The question of whether Trump was coordinating with Russia (which was the allegation in those memos) is far more specific and more far-fetched than the basic CNN point — that Russia thinks it has material it can use to compromise or undermine Trump — which seems much more plausible.
Can we agree that if Mr. Cohen can violate the laws of logical certainty and prove that he’s never been to Prague, that the story falls apart? Or can we just substitute another hypothetical staffer, rinse, and repeat?
Has someone said anything about John McCain’s alleged role in this of getting the info from someone and taking it to Comey? Much of McCain’s behavior strikes me as odd for a Republican leader.
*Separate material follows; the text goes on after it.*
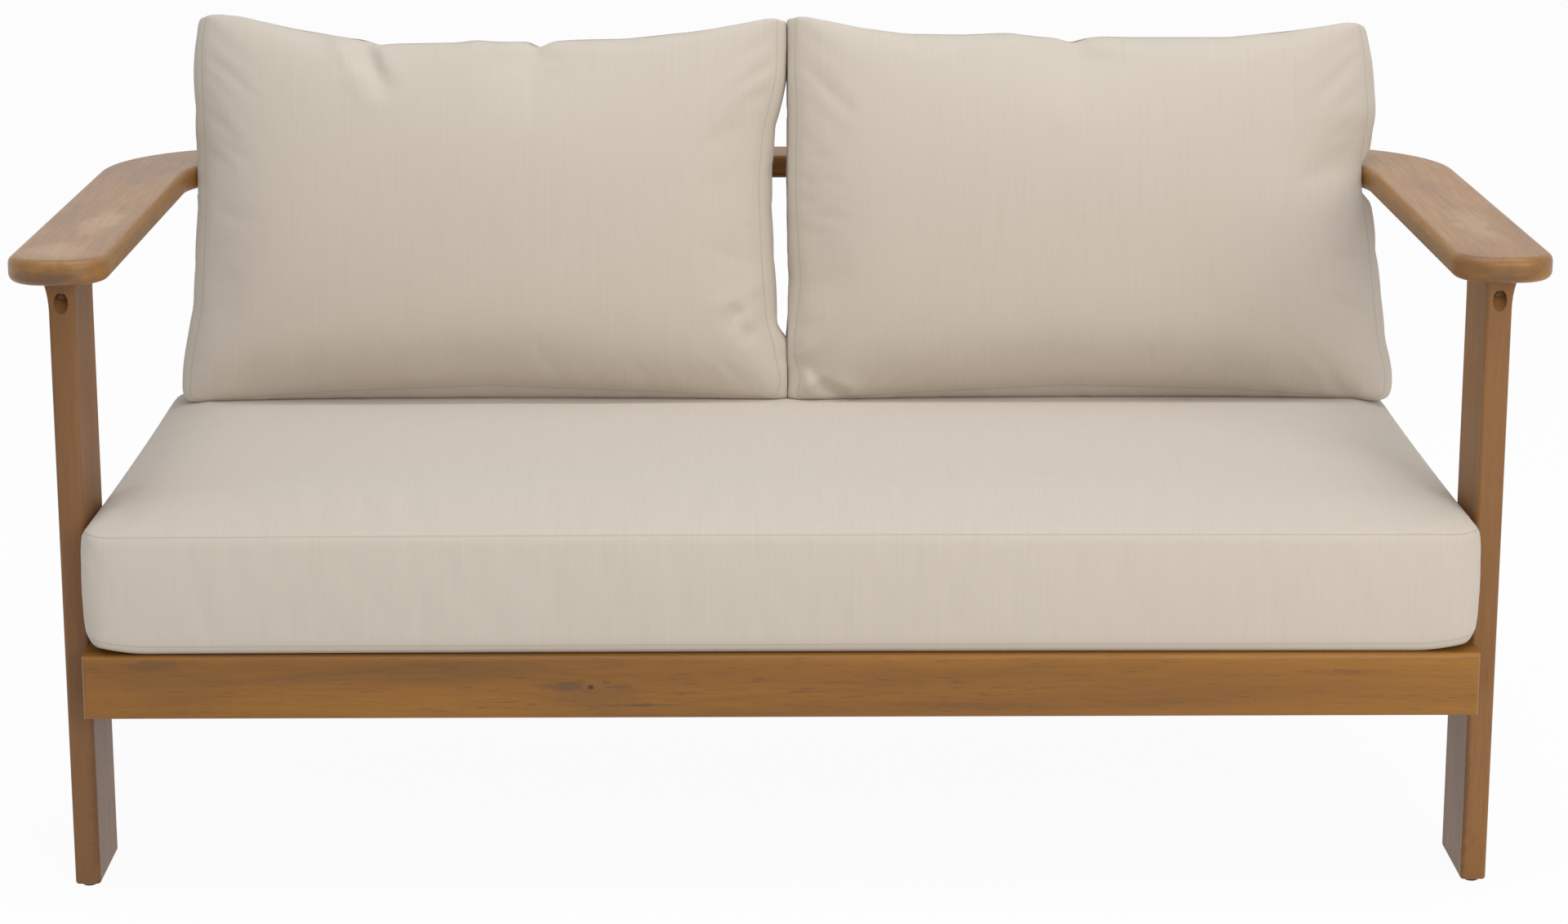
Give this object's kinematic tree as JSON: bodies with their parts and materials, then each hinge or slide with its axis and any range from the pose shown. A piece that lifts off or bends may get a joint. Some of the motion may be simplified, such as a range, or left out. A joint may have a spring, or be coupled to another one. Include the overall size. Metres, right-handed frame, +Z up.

Did he release the name of the person who gave him the info?
It should be the focus at both National Review and The Weekly Standard but both do nothing but protect him.
I haven’t read the 35-pager, but my impression is that it contains a number of specific allegations against several different individuals, aka several different stories. “Cohen’s Prague trip” is already being questioned/dismissed in the MSM, but I’m guessing some of the other stories (Trump’s hotel shenanigans, for example) won’t be able to be proven or disproven. Any stories that are proven or disproven will obviously influence the perception of the rest. The fact that the whole dossier was circulated during the election and the media couldn’t prove any makes it highly suspect.